Here's how I think it should go: machine.transition(...) should always deterministically return the potential next state as if none of the actions will throw errors. This doesn't mean that the interpreter will settle on this state; before settling on the state, the actions should be executed, and if one throws an error, then the current state should not change and the fail-fast behavior you described should be followed (raising an error event). This means that we are still in the state where onError can be applied as expected.

I don't think this would play out well in practice. Consider this example:

createMachine({
  initial: 'A',
  states: {
    A: {
      on: { EVENT: 'B },
      onError: 'X'
    },
    B: {
      entry: ['action1', 'throws', 'action3'],
      onError: 'Y'
    },
    X: {},
    Y: {},
  }
});

What would you expect, as the reader, of this? Would we get to X or Y state? IMHO the reasonable approach is to end up in Y but you kinda propose ending up in X.

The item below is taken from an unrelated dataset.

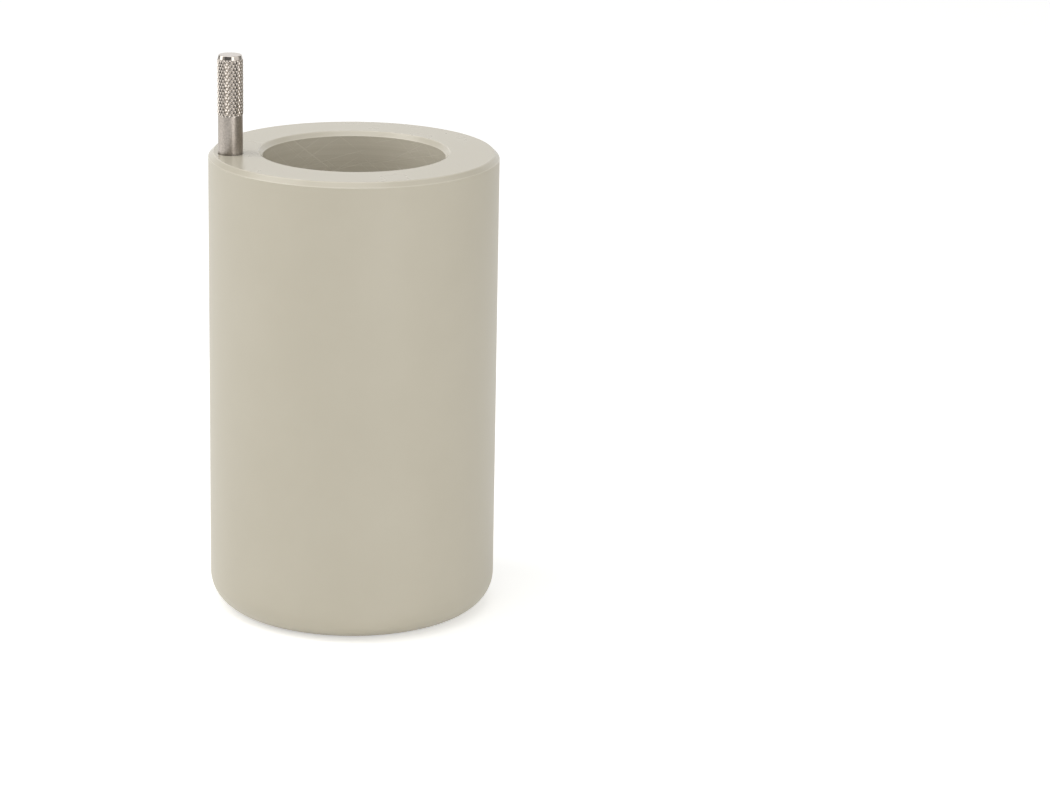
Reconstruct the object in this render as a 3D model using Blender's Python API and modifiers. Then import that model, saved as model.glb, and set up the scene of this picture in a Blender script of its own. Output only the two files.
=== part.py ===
"""Centrifuge tube adapter: a turned plastic body with a round-bottomed tube well and a knurled steel lift pin.

The body drops into the cavity of a fixed-angle rotor and narrows it to a smaller tube.
The pin is what a gripping tool, or two fingers, hold to draw the adapter out again.
Frame: metres, +Z up along the body's axis, origin at the centre of the base, pin on the -X side.
"""

import math

import bmesh
import bpy

# Driving dimensions of the body
TUBE_WELL_DIAMETER = 0.0389
TUBE_WELL_DEPTH = 0.0920
WALL_THICKNESS = 0.01155
FLOOR_THICKNESS = 0.0085
FOOT_ROUND = 0.0068
RIM_CHAMFER_WIDTH = 0.0011
RIM_CHAMFER_DROP = 0.0011
MOUTH_CHAMFER = 0.0010

# Driving dimensions of the lift pin
PIN_DIAMETER = 0.00527
PIN_SET_DEPTH = 0.0120
PIN_SHANK_LENGTH = 0.0083
PIN_LEAD_CHAMFER = 0.0005
PIN_END_CHAMFER_LENGTH = 0.0008
PIN_END_CHAMFER_WIDTH = 0.0002
PIN_TO_BODY_SIDE = 0.0020

# Diamond knurl of the pin's grip
KNURL_LENGTH = 0.0121
KNURL_RISE = 0.00015
KNURL_DEPTH = 0.00023
KNURL_STARTS = 23
KNURL_HELIX = math.radians(30.0)

# Fit of the pin in its drilled hole
PIN_CLEARANCE = 0.0003
DRILL_POINT = math.radians(118.0)

# Roundness of the turned surfaces
BODY_STEPS = 96
SEAT_STEPS = 14
FOOT_STEPS = 6
MERGE_DISTANCE = 0.00001

SHARP_ANGLE = math.radians(30.0)

# Looks of the raw pieces; the colours are linear
BODY_COLOUR = (0.565, 0.525, 0.425, 1.0)
BODY_ROUGHNESS = 0.5
PIN_COLOUR = (0.560, 0.540, 0.515, 1.0)
PIN_ROUGHNESS = 0.32

# Sizes that follow from the driving ones
WELL_RADIUS = TUBE_WELL_DIAMETER / 2
BODY_RADIUS = WELL_RADIUS + WALL_THICKNESS
BODY_HEIGHT = TUBE_WELL_DEPTH + FLOOR_THICKNESS
PIN_RADIUS = PIN_DIAMETER / 2
PIN_CENTRE_X = -(BODY_RADIUS - PIN_TO_BODY_SIDE - PIN_RADIUS)
KNURL_CREST_RADIUS = PIN_RADIUS + KNURL_RISE
KNURL_GROOVE_RADIUS = KNURL_CREST_RADIUS - KNURL_DEPTH
KNURL_COLUMNS = 2 * KNURL_STARTS


def clear_scene():
    """Remove the objects of whatever file the script is run in."""
    for obj in list(bpy.data.objects):
        bpy.data.objects.remove(obj, do_unlink=True)


def new_collection(name):
    """Add a collection under the scene's own one."""
    collection = bpy.data.collections.new(name)
    bpy.context.scene.collection.children.link(collection)
    return collection


def principled(name, colour, roughness, metallic):
    """A plain Principled material."""
    material = bpy.data.materials.new(name)
    material.use_nodes = True
    shader = material.node_tree.nodes["Principled BSDF"]
    shader.inputs["Base Color"].default_value = colour
    shader.inputs["Roughness"].default_value = roughness
    shader.inputs["Metallic"].default_value = metallic
    return material


def quarter_arc(centre, radius, start_angle, steps):
    """Points of a quarter circle, turning anticlockwise in the XZ plane from start_angle."""
    points = []
    for step in range(steps + 1):
        angle = start_angle + step / steps * math.pi / 2
        points.append((centre[0] + radius * math.cos(angle), centre[1] + radius * math.sin(angle)))
    return points


def turned(name, profile, steps, collection):
    """Spin an open XZ profile, which starts and ends on the axis, into a closed turned solid."""
    mesh = bpy.data.meshes.new(name)
    vertices = [(x, 0.0, z) for x, z in profile]
    edges = [(index, index + 1) for index in range(len(vertices) - 1)]
    mesh.from_pydata(vertices, edges, [])
    obj = bpy.data.objects.new(name, mesh)
    collection.objects.link(obj)
    screw = obj.modifiers.new("Turn", "SCREW")
    screw.axis = "Z"
    screw.angle = 2 * math.pi
    screw.steps = steps
    screw.render_steps = steps
    screw.use_merge_vertices = True
    screw.merge_threshold = MERGE_DISTANCE
    return obj


def body_profile():
    """Section of the body: up the well from the seat, out over the rim, down the side and in under the foot."""
    seat = quarter_arc((0.0, FLOOR_THICKNESS + WELL_RADIUS), WELL_RADIUS, -math.pi / 2, SEAT_STEPS)
    rim = [
        (WELL_RADIUS, BODY_HEIGHT - MOUTH_CHAMFER),
        (WELL_RADIUS + MOUTH_CHAMFER, BODY_HEIGHT),
        (BODY_RADIUS - RIM_CHAMFER_WIDTH, BODY_HEIGHT),
        (BODY_RADIUS, BODY_HEIGHT - RIM_CHAMFER_DROP),
    ]
    foot = quarter_arc((BODY_RADIUS - FOOT_ROUND, FOOT_ROUND), FOOT_ROUND, -math.pi / 2, FOOT_STEPS)
    seat[0] = (0.0, FLOOR_THICKNESS)
    return seat + rim + foot[::-1] + [(0.0, 0.0)]


def pin_hole_profile():
    """Section of the drilled blind hole, measured from the body's top face, with its drill point."""
    radius = PIN_RADIUS + PIN_CLEARANCE
    depth = PIN_SET_DEPTH + PIN_CLEARANCE
    point_length = radius / math.tan(DRILL_POINT / 2)
    above = radius
    return [(0.0, above), (radius, above), (radius, -depth), (0.0, -depth - point_length)]


def knurl_rows():
    """Number of half diamonds along the grip, from the helix angle and the crest circle's pitch."""
    diamond_width = 2 * math.pi * KNURL_CREST_RADIUS / KNURL_STARTS
    half_length = diamond_width / math.tan(KNURL_HELIX) / 2
    return max(4, round(KNURL_LENGTH / half_length))


def pin_profile():
    """Section of the pin from its outer end down, measured from the body's top face.

    The grip has one ring of points for each half diamond; they all lie on the blank's own radius here.
    """
    top = PIN_SHANK_LENGTH + KNURL_LENGTH + PIN_END_CHAMFER_LENGTH
    rows = knurl_rows()
    grip = [
        (PIN_RADIUS, PIN_SHANK_LENGTH + KNURL_LENGTH * row / rows)
        for row in range(rows, -1, -1)
    ]
    end = [(0.0, top), (PIN_RADIUS - PIN_END_CHAMFER_WIDTH, top)]
    foot = [
        (PIN_RADIUS, PIN_LEAD_CHAMFER - PIN_SET_DEPTH),
        (PIN_RADIUS - PIN_LEAD_CHAMFER, -PIN_SET_DEPTH),
        (0.0, -PIN_SET_DEPTH),
    ]
    return end + grip + foot


def press_knurl(mesh):
    """Press the diamonds into the grip: crests and groove crossings alternate over the grid of points.

    Each four-sided face of the grid is split between its two groove crossings, so that the
    folds run along the two families of helical grooves and every crest is a four-sided point.
    """
    rows = knurl_rows()
    row_height = KNURL_LENGTH / rows
    column_angle = 2 * math.pi / KNURL_COLUMNS
    grid = bmesh.new()
    grid.from_mesh(mesh)
    crossings = set()
    pressed = set()
    for vertex in grid.verts:
        row = round((vertex.co.z - PIN_SHANK_LENGTH) / row_height)
        radius = math.hypot(vertex.co.x, vertex.co.y)
        if not 0 < row < rows or radius < PIN_RADIUS / 2:
            continue
        angle = math.atan2(vertex.co.y, vertex.co.x)
        column = round(angle / column_angle)
        is_crossing = (row + column) % 2 == 0
        new_radius = KNURL_GROOVE_RADIUS if is_crossing else KNURL_CREST_RADIUS
        vertex.co.x = new_radius * math.cos(angle)
        vertex.co.y = new_radius * math.sin(angle)
        pressed.add(vertex)
        if is_crossing:
            crossings.add(vertex)
    for face in list(grid.faces):
        corners = [vertex for vertex in face.verts if vertex in crossings]
        if len(face.verts) == 4 and len(corners) == 2:
            bmesh.utils.face_split(face, corners[0], corners[1])
    unsplit = [face for face in grid.faces if len(face.verts) == 4 and pressed & set(face.verts)]
    bmesh.ops.triangulate(grid, faces=unsplit)
    grid.to_mesh(mesh)
    grid.free()


def as_plain_mesh(obj):
    """Replace an object's modifiers by the mesh that they make."""
    evaluated = obj.evaluated_get(bpy.context.evaluated_depsgraph_get())
    mesh = bpy.data.meshes.new_from_object(evaluated)
    obj.modifiers.clear()
    obj.data = mesh


def shade_turned(mesh):
    """Smooth the round stretches and keep the turned edges sharp."""
    mesh.shade_smooth()
    mesh.set_sharp_from_angle(angle=SHARP_ANGLE)


def make_body(parts, cutters):
    """The adapter's body, turned from one bar, with the pin's hole drilled in its top face."""
    body = turned("adapter_body", body_profile(), BODY_STEPS, parts)
    drill = turned("pin_hole_cutter", pin_hole_profile(), KNURL_COLUMNS, cutters)
    drill.location = (PIN_CENTRE_X, 0.0, BODY_HEIGHT)
    drill.hide_render = True
    drill.display_type = "WIRE"
    hole = body.modifiers.new("Pin hole", "BOOLEAN")
    hole.operation = "DIFFERENCE"
    hole.solver = "EXACT"
    hole.object = drill
    bpy.context.view_layer.update()
    as_plain_mesh(body)
    shade_turned(body.data)
    body.data.materials.append(principled("turned_polypropylene", BODY_COLOUR, BODY_ROUGHNESS, 0.0))
    return body


def make_pin(parts):
    """The lift pin: a ground steel shank, pressed into the body, under a knurled grip with a chamfered end."""
    pin = turned("lift_pin", pin_profile(), KNURL_COLUMNS, parts)
    bpy.context.view_layer.update()
    as_plain_mesh(pin)
    press_knurl(pin.data)
    shade_turned(pin.data)
    pin.location = (PIN_CENTRE_X, 0.0, BODY_HEIGHT)
    pin.data.materials.append(principled("ground_stainless_steel", PIN_COLOUR, PIN_ROUGHNESS, 1.0))
    return pin


def main():
    """Build the adapter in an empty scene."""
    clear_scene()
    parts = new_collection("centrifuge_tube_adapter")
    cutters = new_collection("cutters")
    base = bpy.data.objects.new("adapter_origin", None)
    base.empty_display_size = BODY_RADIUS
    parts.objects.link(base)
    for piece in (make_body(parts, cutters), make_pin(parts)):
        piece.parent = base


main()
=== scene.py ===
"""A centrifuge tube adapter: a turned plastic body with a knurled steel lift pin, in a plain studio."""

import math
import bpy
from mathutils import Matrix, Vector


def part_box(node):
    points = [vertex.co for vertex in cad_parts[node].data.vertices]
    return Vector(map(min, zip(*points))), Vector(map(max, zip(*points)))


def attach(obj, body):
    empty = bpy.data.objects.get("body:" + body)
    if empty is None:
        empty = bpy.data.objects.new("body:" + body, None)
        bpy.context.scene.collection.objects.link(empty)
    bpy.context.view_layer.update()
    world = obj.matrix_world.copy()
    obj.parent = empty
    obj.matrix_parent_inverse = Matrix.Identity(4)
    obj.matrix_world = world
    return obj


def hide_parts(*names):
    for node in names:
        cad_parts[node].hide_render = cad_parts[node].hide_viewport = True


bl_info = {
    "name": "Centrifuge Tube Adapter",
    "version": (1, 0, 0),
    "blender": (4, 5, 0),
    "location": "3D View > Sidebar > Adapter",
    "description": "Makes a turned plastic tube adapter with its knurled lift pin, and a studio for it",
    "category": "Add Mesh",
}

import bpy
from mathutils import Matrix, Vector

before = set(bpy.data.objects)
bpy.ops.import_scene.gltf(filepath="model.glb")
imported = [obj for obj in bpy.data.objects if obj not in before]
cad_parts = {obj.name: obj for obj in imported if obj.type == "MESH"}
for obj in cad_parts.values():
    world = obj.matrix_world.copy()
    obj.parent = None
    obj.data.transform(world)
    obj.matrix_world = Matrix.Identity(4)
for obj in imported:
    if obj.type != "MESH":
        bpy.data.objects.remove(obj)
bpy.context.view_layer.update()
BODY_LOW, BODY_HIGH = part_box("adapter_body")
PIN_LOW, PIN_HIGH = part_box("lift_pin")

MM = 0.001
FULL_TURN = 2 * math.pi

# Places and sizes that the CAD parts give
BODY_RADIUS = BODY_HIGH.x
BODY_HEIGHT = BODY_HIGH.z
PIN_CENTRE_X = (PIN_LOW.x + PIN_HIGH.x) / 2
PIN_LENGTH_SHOWN = PIN_HIGH.z - BODY_HEIGHT
PIN_SET_DEPTH = BODY_HEIGHT - PIN_LOW.z

# Fineness of the turned meshes
BODY_STEPS = 256
SEAT_STEPS = 48
FOOT_STEPS = 14
CORNER_STEPS = 4
KNURL_DIVISIONS = 6
SHARP_ANGLE = math.radians(30)

# Refractive index of polypropylene
PLASTIC_IOR = 1.49

# Strength of the glow that brings the lit paper close to white
PAPER_GLOW = 0.45

# Straight stretches that each curved cloth is made of
CLOTH_STEPS = 16


def linear(hex_colour):
    """Turn an sRGB hex colour such as "c8c2b0" to linear red, green, blue and full alpha."""
    channels = []
    for start in (0, 2, 4):
        value = int(hex_colour[start : start + 2], 16) / 255
        channels.append(value / 12.92 if value <= 0.04045 else ((value + 0.055) / 1.055) ** 2.4)
    return (*channels, 1.0)


def colour_property(name, hex_colour, description):
    """A colour that a user can change, with its sRGB default."""
    return bpy.props.FloatVectorProperty(
        name=name,
        description=description,
        subtype="COLOR",
        size=4,
        min=0.0,
        max=1.0,
        default=linear(hex_colour),
    )


def length_property(name, millimetres, description):
    """A length that a user can change, with its default in millimetres."""
    return bpy.props.FloatProperty(
        name=name,
        description=description,
        subtype="DISTANCE",
        unit="LENGTH",
        precision=5,
        default=millimetres * MM,
    )


def angle_property(name, degrees, description):
    """An angle that a user can change, with its default in degrees."""
    return bpy.props.FloatProperty(
        name=name, description=description, subtype="ANGLE", default=math.radians(degrees)
    )


def power_property(name, watts, description):
    """The power of a lamp that a user can change, in watts."""
    return bpy.props.FloatProperty(
        name=name, description=description, subtype="POWER", min=0.0, default=watts
    )


class AdapterBodySettings(bpy.types.PropertyGroup):
    """Sizes and colours of the turned body."""

    well_diameter: length_property("Well Diameter", 38.9, "Bore that takes the tube")
    floor_thickness: length_property("Floor", 8.5, "Plastic under the well's round seat")
    mouth_chamfer: length_property("Mouth Chamfer", 1.0, "Chamfer round the well's mouth")
    rim_chamfer_width: length_property("Rim Chamfer Width", 1.1, "Radial width of the outer chamfer")
    rim_chamfer_drop: length_property("Rim Chamfer Drop", 1.1, "Height of the outer chamfer")
    foot_round: length_property("Foot Round", 6.8, "Radius where the side meets the base")
    edge_break: length_property("Edge Break", 0.14, "Radius that handling leaves on each turned edge")
    plastic: colour_property("Plastic", "c6bfad", "Warm grey-beige of the bar")
    # The pale colour shows rubs and scratches, and also paints highlights on the chamfers, sheen on the top
    # face and light on the well wall
    pale_plastic_and_highlight: colour_property("Pale Plastic And Highlight", "e2dccd", "Paler plastic, rubbed or scratched")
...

I think it's very important to allow for "local" reasoning. If I take a look at any particular action I should be able to only check state node on which this action is defined (and its ancestors) for onError handlers. The rest of the state tree should always be irrelevant for that - cause if we make it relevant the we, as readers, have to consider all of the statechart to understand which error handler can be called based on an error thrown by a given action. This doesn't scale and would be very, very hard to do "manually" for complex/bigger cases. By focusing on the "definition state path" we limit the possibilities and we don't overload the reader with information as this is very easy to scan (especially on the viz).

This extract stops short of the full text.